To loud applause, he told the delegates: “We’ll publish the White Paper, then you and I must debate … The choice is yours. Step up to the plate or step out of this debate.”
In a speech full of socialist policies and intentions that would have been a star turn at any pre-Tony Blair Labour conference, the SNP leader tried to differentiate his Holyrood administration from Westminster under both Labour and the Conservatives.
He said the Scottish government’s record on free personal care, protecting the NHS from privatisation, the continuing free access to university education and council tax freeze pointed to Scotland having progressive priorities. He said: “This is not a something- for-nothing country, but a something- for-something society.” He promised that his party would defend the “social progress” made by Holyrood.
He announced a new £60m investment fund, with £20m contributed by the European Union, that aimed to boost business start-ups which focused on employment opportunities for 3,000 mainly young people.
And in a side-swipe at Mr Cameron’s promised renegotiations with the EU, the First Minister said: “We will not allow action on youth unemployment to be restricted by the parochial insularity of Westminster.”
Given Ed Miliband’s recent boldness over energy price control by the state and his admission that Labour had not abandoned its socialist inheritance, Mr Salmond’s avoidance of the word “socialism” anywhere in his speech was at odds with the left-leaning independent Scotland that he was promising.

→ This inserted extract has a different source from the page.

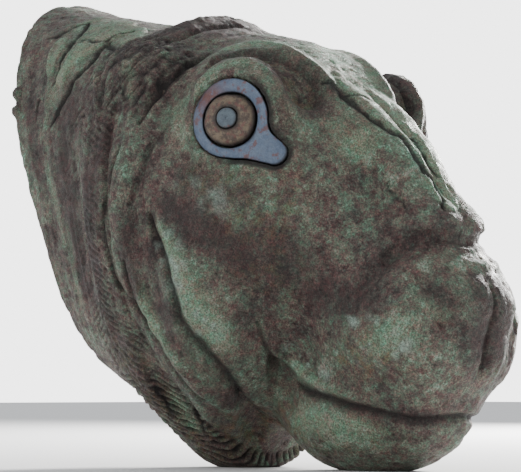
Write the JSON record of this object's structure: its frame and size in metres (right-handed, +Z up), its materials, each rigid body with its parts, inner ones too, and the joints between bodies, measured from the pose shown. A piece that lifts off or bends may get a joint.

On the UK minimum wage, he said this had failed to rise in real terms for the 70,000 in Scotland who received it. “If this [policy] had been in play in the last five years – the lowest-paid Scots would today be a total of £675 better off.”
With a twist of the political line advocated by the Works and Pensions Secretary, Iain Duncan Smith, Mr Salmond said: “Work should pay – and we must ensure that work pays by raising the skills and rewards of Labour, not be reducing people to penury and despair.”
The November White Paper, he said, would offer a written constitution, a promise to keep key public services in public hands and to protect the public against monopoly power.
On nuclear disarmament – again emphasising how an independent Scotland would do things differently – Mr Salmond said: “We seek a country which judges its contribution on how useful it can be to the rest of humanity, not on how many warheads it can dance on a Trident submarine.”
Scotland’s oil wealth is central for Mr Salmond. He did not disappoint the Perth gathering. He said only two of the world’s oil-rich nations had failed to set up oil-related sovereign funds to benefit future generations – “the UK and the Republic of Iraq. Vast oil wealth is not a problem for Scotland. The problem for Scotland is that, for 40 years, Westminster has squandered that vast oil wealth.”
Mr Salmond’s job over the next year is to convince those still undecided about independence. An emotional appeal for nationhood is expected to be part of the Yes campaign’s push to close the gap on their Better Together opponents.
Mr Salmond started the process in Perth, saying “the independence generation” were “truly privileged because, in less than one year’s time, we can stop imagining and we can start building”. Scotland, he said, had been moving towards the referendum date for more than a century, but insisted: “Our time is now.”